Wie wichtig sie geworden ist, zeigte das Jahr 2014, als Kim Jong Un für mehrere Monate von der Bildfläche verschwand – Gerüchten zufolge aus medizinischen Gründen. Seine Schwester war auf einmal häufiger in der Öffentlichkeit zu sehen und übernahm in dieser Zeit wichtige Funktionen. Für Beobachter ein Zeichen, wie hoch sie bereits im Machtapparat aufgestiegen ist und für ihren direkten Draht zu ihrem Bruder.
Das Vertrauen, das Kim Jong Un offensichtlich in seine jüngere Schwester hat, lässt sich nicht nur durch ihre familiäre Bande erklären. Dafür ging der junge Machthaber in den letzten Jahren zu rücksichtslos mit seinen Verwandten um.
Im Dezember 2013 liess er seinen Onkel Chang Song Taek exekutieren, 2015 folgte die Ermordung seiner Tante Kim Kyung Hee. 2017 wurde sein Halbbruder Kim Jong Nam am Flughafen von Malaysia vergiftet, zwei Frauen müssen sich in diesen Tagen vor Gericht für diese Tat verantworten. Der eigentliche Drahtzieher für den Mord soll die Regierung in Pjöngjang sein.

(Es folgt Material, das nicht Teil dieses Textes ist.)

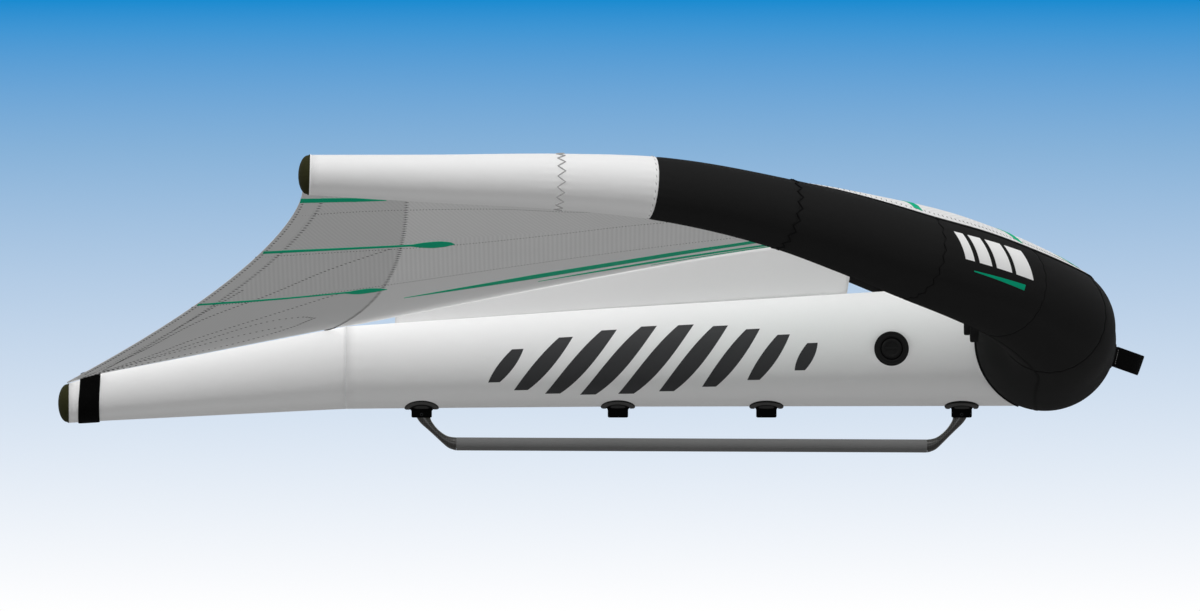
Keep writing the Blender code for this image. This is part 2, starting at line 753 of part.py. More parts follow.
def mount(label, x, strut_outside, bolted):
    """A saddle pad on the strut's underside and the socket block below it."""
    z, radius = strut_at(x)
    reach = PAD_LENGTH
    low, top = z - 2 * radius, z - radius / 2
    pad = finish(f"mount_pad_{label}", strut_form(-GAP - PAD_THICK, x - reach, x + reach), BLACK_RUBBER)
    outline = ellipse_column(f"pad_outline_{label}", x, PAD_LENGTH, PAD_SPREAD, low, top)
    boolean(pad, outline, "INTERSECT")
    boss = finish(f"boss_{label}", strut_form(-GAP - BOSS_THICK, x - reach, x + reach), BLACK_RUBBER, cutters)
    outline = ellipse_column(f"boss_outline_{label}", x, BOSS_LENGTH, BOSS_SPREAD, low, top)
    boolean(as_cutter(boss), outline, "INTERSECT")
    boolean(pad, boss, "UNION")
    boolean(pad, strut_outside)
    block = block_form(f"mount_block_{label}", x, top)
    seat = strut_form(-GAP * 2 - BOSS_THICK, x - reach, x + reach)
    boolean(block, as_cutter(finish(f"seat_{label}", seat, BLACK_PLASTIC, cutters)))
    boolean(block, cylinder(f"socket_{label}", SOCKET_R, (x, 0.0, BLOCK_BOTTOM_Z - OVERRUN),
                            (x, 0.0, BLOCK_BOTTOM_Z + SOCKET_DEPTH)))
    if bolted:
        bolt_z = BLOCK_BOTTOM_Z + BOLT_LIFT
        half = BLOCK_WIDTH / 2
        hole = cylinder(f"bolt_hole_{label}", BOLT_R + GAP, (x, -half - OVERRUN, bolt_z),
                        (x, half + OVERRUN, bolt_z))
        boolean(block, hole)
        sink = cylinder(f"bolt_sink_{label}", BOLT_HEAD_R + GAP, (x, -half - OVERRUN, bolt_z),
                        (x, -half + BOLT_HEAD + GAP, bolt_z))
        boolean(block, sink)
        profile = [(0.0, BOLT_HEAD), (BOLT_HEAD_R, BOLT_HEAD), (BOLT_HEAD_R, 0.0), (BOLT_R, 0.0),
                   (BOLT_R, BOLT_HEAD - 2 * half), (0.0, BOLT_HEAD - 2 * half)]
        place = Matrix.Translation((x, -half + BOLT_HEAD, bolt_z)) @ Matrix.Rotation(math.pi / 2, 4, "X")
        turned(f"boom_bolt_{label}", profile, STEEL, place)
        return hole
    return None


def block_form(name, x, top):
    """A block that flares towards its top, with its edges rounded."""
    form = bmesh.new()
    bmesh.ops.create_cube(form, size=1.0)
    height = top - BLOCK_BOTTOM_Z
    form.transform(Matrix.Translation((x, 0.0, BLOCK_BOTTOM_Z + height / 2))
                   @ Matrix.Diagonal((BLOCK_LENGTH, BLOCK_WIDTH, height, 1.0)))
    for corner in form.verts:
        if corner.co.z > BLOCK_BOTTOM_Z + height / 2:
            corner.co.x += math.copysign(BLOCK_FLARE, corner.co.x - x)
            corner.co.y += math.copysign(BLOCK_FLARE, corner.co.y)
    mesh = bpy.data.meshes.new(name)
    form.to_mesh(mesh)
    form.free()
    made = finish(name, mesh, BLACK_PLASTIC)
    rounding = made.modifiers.new("rounding", "BEVEL")
    rounding.width = BLOCK_ROUND
    rounding.segments = 2
    return made


def grip_height(x):
    """The boom's axis drops a little from rear to front."""
    return -GRIP_TILT * 2 * x / GRIP_LENGTH


def tube_between(name, outer, inner, start, end, look):
    """A straight open tube between two points."""
    start, end = Vector(start), Vector(end)
    length = (end - start).length
    place = Matrix.Translation(start) @ (end - start).to_track_quat("Z", "Y").to_matrix().to_4x4()
    return turned(name, [(outer, length), (outer, 0.0), (inner, 0.0), (inner, length)], look, place)


# The boom arm's centre line, from the block to the grip, as shares of its run and of its drop,
# with the share of the way from neck radius to head or grip radius at each
ARM_shares = ((0.07, 0.00, 0.80), (0.22, 0.26, 0.15), (0.42, 0.55, 0.00), (0.64, 0.80, 0.25),
              (0.83, 0.94, 0.75), (1.00, 1.00, 1.00))


def boom_arm(label, x, bolt_hole):
    """A curved arm: a spigot in the block's socket, a flattened neck, and a spigot in the boom tube."""
    toward = 1 if x < 0 else -1
    end_x = -toward * GRIP_LENGTH / 2
    end_z = grip_height(end_x)
    top_z = BLOCK_BOTTOM_Z - GAP
    run = abs(end_x - x)
    drop_height = top_z - end_z
    turns = np.linspace(0, 2 * math.pi, ARM_SIDES, endpoint=False)
    centres, thick = [], []
    for run_share, drop_share, size_share in ARM_shares:
        centres.append((x + toward * run_share * run, top_z - drop_share * drop_height))
        thick.append(ARM_NECK_R + size_share * (GRIP_R - ARM_NECK_R))
    centres = np.array(centres)
    runs = unit(np.gradient(centres, axis=0))
    runs[0] = (0.0, -1.0)
    runs[-1] = unit(np.array([toward, (grip_height(1.0) - grip_height(0.0)) * toward]))
    sections = []
    spigot_r = SOCKET_R - GAP
    for z in (BLOCK_BOTTOM_Z + SOCKET_DEPTH - GAP, top_z):
        sections.append([(x + spigot_r * math.cos(a), spigot_r * math.sin(a), z) for a in turns])
    for i, ((cx, cz), half, (dx, dz)) in enumerate(zip(centres, thick, runs)):
        wide = ARM_HALF_WIDTH + (GRIP_R - ARM_HALF_WIDTH) * (i / (len(thick) - 1))
        nx, nz = -dz, dx
        sections.append([(cx + half * nx * math.cos(a), wide * math.sin(a), cz + half * nz * math.cos(a))
                         for a in turns])
    inner_r = BOOM_R - BOOM_WALL - GAP
    dx, dz = runs[-1]
    for distance in (0.0, SPIGOT):
        cx, cz = centres[-1] + np.array([dx, dz]) * distance
        sections.append([(cx - inner_r * dz * math.cos(a), inner_r * math.sin(a),
                          cz + inner_r * dx * math.cos(a)) for a in turns])
    arm = finish(f"boom_arm_{label}", loft_mesh(f"boom_arm_{label}", sections), CARBON)
    boolean(arm, bolt_hole)
    return arm


def boom(rear_hole, front_hole):
    """Two arms, the tube between them and the foam grip on the tube."""
    boom_arm("rear", mount_rear_x, rear_hole)
    boom_arm("front", mount_front_x, front_hole)
    half = GRIP_LENGTH / 2 - GAP
    start, end = (-half, 0.0, grip_height(-half)), (half, 0.0, grip_height(half))
    tube_between("boom_tube", BOOM_R, BOOM_R - BOOM_WALL, start, end, CARBON)
    tube_between("boom_grip", GRIP_R, BOOM_R + GAP, start, end, GREY_FOAM)


def valve(label, place, sleeve_piece, bladder, bladder_skin):
    """An inflation valve whose axis is the local +Z, with the sleeve's surface at height zero."""
    deep = -VALVE_R
    top = VALVE_RISE
    floor_z = top - INSERT_DEPTH - GAP
    collar_profile = [
        (VALVE_R - VALVE_EDGE, top), (VALVE_R, top - VALVE_EDGE), (VALVE_R, deep),
        (THROAT_R, deep), (THROAT_R, floor_z), (INSERT_R + GAP, floor_z), (INSERT_R + GAP, top)]
    collar = turned(f"{label}_valve_collar", collar_profile, BLACK_RUBBER, place)
    boolean(collar, bladder_skin)
    lip = top - INSERT_DEPTH
    insert_profile = [
        (INSERT_R, top - GAP), (INSERT_R, lip), (SEAT_R, lip), (SEAT_R, lip + INSERT_LIP),
        (INSERT_BORE_R, lip + INSERT_LIP), (INSERT_BORE_R, top - GAP)]
    turned(f"{label}_valve_insert", insert_profile, BLACK_PLASTIC, place)
    disc_top = lip - GAP
    poppet_profile = [
        (0.0, disc_top + STEM_REACH), (STEM_R, disc_top + STEM_REACH), (STEM_R, disc_top),
        (POPPET_R, disc_top), (POPPET_R, disc_top - POPPET_THICK), (0.0, disc_top - POPPET_THICK)]
    turned(f"{label}_valve_poppet", poppet_profile, BLACK_PLASTIC, place)
    face = top + CAP_RISE
    plug_r = INSERT_BORE_R - GAP
    cap_profile = [
        (0.0, face - CAP_DISH), (CAP_DISH_R - VALVE_EDGE, face - CAP_DISH), (CAP_DISH_R, face),
        (CAP_R - VALVE_EDGE, face), (CAP_R, face - VALVE_EDGE), (CAP_R, top + GAP), (plug_r, top + GAP),
        (plug_r, top - PLUG_DEPTH), (plug_r - CAP_SKIN, top - PLUG_DEPTH),
        (plug_r - CAP_SKIN, face - CAP_DISH - CAP_SKIN), (0.0, face - CAP_DISH - CAP_SKIN)]
    cap = turned(f"{label}_valve_cap", cap_profile, BLACK_RUBBER, place)
    bar = bpy.data.meshes.new(f"{label}_cap_bar")
    form = bmesh.new()
    bmesh.ops.create_cube(form, size=1.0)
    form.transform(place @ Matrix.Translation((0.0, 0.0, face - CAP_DISH))
                   @ Matrix.Diagonal((2 * CAP_DISH_R, CAP_BAR, CAP_SKIN, 1.0)))
    form.to_mesh(bar)
    form.free()
    boolean(cap, as_cutter(finish(f"{label}_cap_bar", bar, BLACK_RUBBER, cutters)), "UNION")
    axis = place.to_3x3() @ Vector((0.0, 0.0, 1.0))
    start, end = place.translation - axis * VALVE_R, place.translation + axis * VALVE_R
    boolean(sleeve_piece, cylinder(f"{label}_sleeve_hole", VALVE_R + GAP, start, end))
    boolean(bladder, cylinder(f"{label}_port", THROAT_R, start, end))


def nose_handle(le_outside):
    """A webbing loop across the nose, sewn at both ends to a patch that follows the tube."""
    foot = HANDLE_HALF - HANDLE_FOOT
    x, z, radius = le_axis_at(foot)
    seat = radius + PATCH_THICK + 2 * GAP + WEBBING / 2
    base = Vector((x + seat * math.cos(HANDLE_PLACE), 0.0, z - seat * math.sin(HANDLE_PLACE)))
    half_path = [(0.0, HANDLE_HALF), *((reach, foot * share) for reach, share in HANDLE_LOOP_shares)]
    path = half_path + [(reach, -across) for reach, across in half_path[-2::-1]]
    out = Vector((math.cos(HANDLE_TILT), 0.0, -math.sin(HANDLE_TILT)))
    rows = []
    for reach, across in path:
        turn = HANDLE_PLACE + (HANDLE_TILT - HANDLE_PLACE) * reach
        wide = Vector((math.sin(turn), 0.0, math.cos(turn))) * HANDLE_WIDTH / 2
        middle = out * HANDLE_REACH * reach + Vector((0.0, across, 0.0))
        rows.append([middle - wide, middle + wide])
    mesh = grid_mesh("nose_handle", np.array(rows))
    handle = solidify(finish("nose_handle", mesh, BLACK_WEBBING), WEBBING, 0.0)
    handle.location = base
    patch = finish("nose_patch", le_form(-GAP - PATCH_THICK, True), BLACK_SAILCLOTH)
    form = bmesh.new()
    bmesh.ops.create_cube(form, size=1.0)
    form.transform(Matrix.Translation(base) @ Matrix.Rotation(HANDLE_PLACE, 4, "Y")
                   @ Matrix.Diagonal((NOSE_R, 2 * (HANDLE_HALF + PATCH_MARGIN),
                                      HANDLE_WIDTH + 2 * PATCH_MARGIN, 1.0)))
    outline = bpy.data.meshes.new("patch_outline")
    form.to_mesh(outline)
    form.free()
    boolean(patch, as_cutter(finish("patch_outline", outline, BLACK_SAILCLOTH, cutters)), "INTERSECT")
    boolean(patch, le_outside)


def build():
    """Put the wing together."""
    le_outside = le_cutter("le_outside", -GAP)
    le_skin = le_cutter("le_skin", -GAP - FILM)
    le_bladder_skin = le_cutter("le_bladder_skin", SLEEVE_WALL, BLADDER_BEVEL)
    nose, le_bladder = leading_edge()
    strut_front, strut_bladder = strut(le_outside, le_skin)
    front_end = strut_rings[-1, 0]
    outside = strut_form(-GAP, TAIL_X, front_end)
    strut_outside = as_cutter(finish("strut_outside", outside, WHITE_SAILCLOTH, cutters))
    skin = strut_form(SLEEVE_WALL, TAIL_X, front_end, bevel=BLADDER_BEVEL)
    strut_bladder_skin = as_cutter(finish("strut_bladder_skin", skin, BLADDER_FILM, cutters))
    tail_band()
    canopy()
    strut_web()
    rear = mount("rear", mount_rear_x, strut_outside, True)
    mount("mid_rear", MOUNT_MID_REAR_X, strut_outside, False)
    mount("mid_front", MOUNT_MID_FRONT_X, strut_outside, False)
    front = mount("front", mount_front_x, strut_outside, True)
    boom(rear, front)
    z, radius = strut_at(STRUT_VALVE_X)
    to_side = Matrix.Translation((STRUT_VALVE_X, -radius, z)) @ Matrix.Rotation(math.pi / 2, 4, "X")
    valve("strut", to_side, strut_front, strut_bladder, strut_bladder_skin)
    x, z, radius = le_axis_at(LE_VALVE_Y)
    skin_x = x - math.sqrt(radius**2 - (LE_VALVE_Z - z) ** 2)
    to_rear = Matrix.Translation((skin_x, LE_VALVE_Y, LE_VALVE_Z)) @ Matrix.Rotation(-math.pi / 2, 4, "Y")
    valve("le", to_rear, nose, le_bladder, le_bladder_skin)
    nose_handle(le_outside)


build()
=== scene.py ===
# %% [markdown]
# # An inflatable wingfoil wing
# A rider holds this wing by its boom, and the wind fills the cloth between a C-shaped air tube and a
# straight strut. The solids come packed as a fixed frame. This script dresses them: it lays fine
# surfaces where the coarse ones are, and gives each its own cloth, rubber, foam or carbon.
# Everything is in metres, but for some tables in millimetres: X forward to the nose, Y to port, Z up.

import math
from functools import partialmethod

import bmesh
import bpy
import numpy as np
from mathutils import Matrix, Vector


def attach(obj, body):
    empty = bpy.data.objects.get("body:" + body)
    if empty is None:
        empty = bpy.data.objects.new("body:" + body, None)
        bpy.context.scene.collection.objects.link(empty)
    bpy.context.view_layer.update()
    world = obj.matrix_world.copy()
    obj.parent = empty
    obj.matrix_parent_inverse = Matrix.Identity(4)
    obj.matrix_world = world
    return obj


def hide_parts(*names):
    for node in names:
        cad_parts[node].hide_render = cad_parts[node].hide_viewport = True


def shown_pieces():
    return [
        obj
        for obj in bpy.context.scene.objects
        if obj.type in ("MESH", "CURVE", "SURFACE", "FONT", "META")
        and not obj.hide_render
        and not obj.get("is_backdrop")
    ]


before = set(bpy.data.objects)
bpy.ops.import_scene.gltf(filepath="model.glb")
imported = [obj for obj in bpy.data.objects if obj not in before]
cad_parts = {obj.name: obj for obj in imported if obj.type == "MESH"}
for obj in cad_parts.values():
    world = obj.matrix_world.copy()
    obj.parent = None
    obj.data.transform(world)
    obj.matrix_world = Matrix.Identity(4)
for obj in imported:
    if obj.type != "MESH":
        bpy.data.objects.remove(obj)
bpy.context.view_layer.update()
scene = bpy.context.scene
scene.view_settings.view_transform = "Standard"

# %% [markdown]
# The wing is seen flat from its side, so the camera stands far off with a very long lens. That is
# nearly a parallel view, and unlike an orthographic camera it still fits the other views by moving.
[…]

Moon Hong Sik, Forscher am südkoreanischen «Institute of National Security Strategy», hat eine Vermutung, warum der Diktatur seiner jüngeren Schwester offensichtlich vertraut: «Da sie eine Frau ist, sieht Kim Jong Sie wahrscheinlich nicht als Bedrohung und als Herausforderin für seine Führung.» Auch Nordkorea-Experte Madden sagt: «Angesichts der patriarchalischen Natur der politischen Kultur Nordkoreas ist sie keine Kandidatin für die Nachfolge.»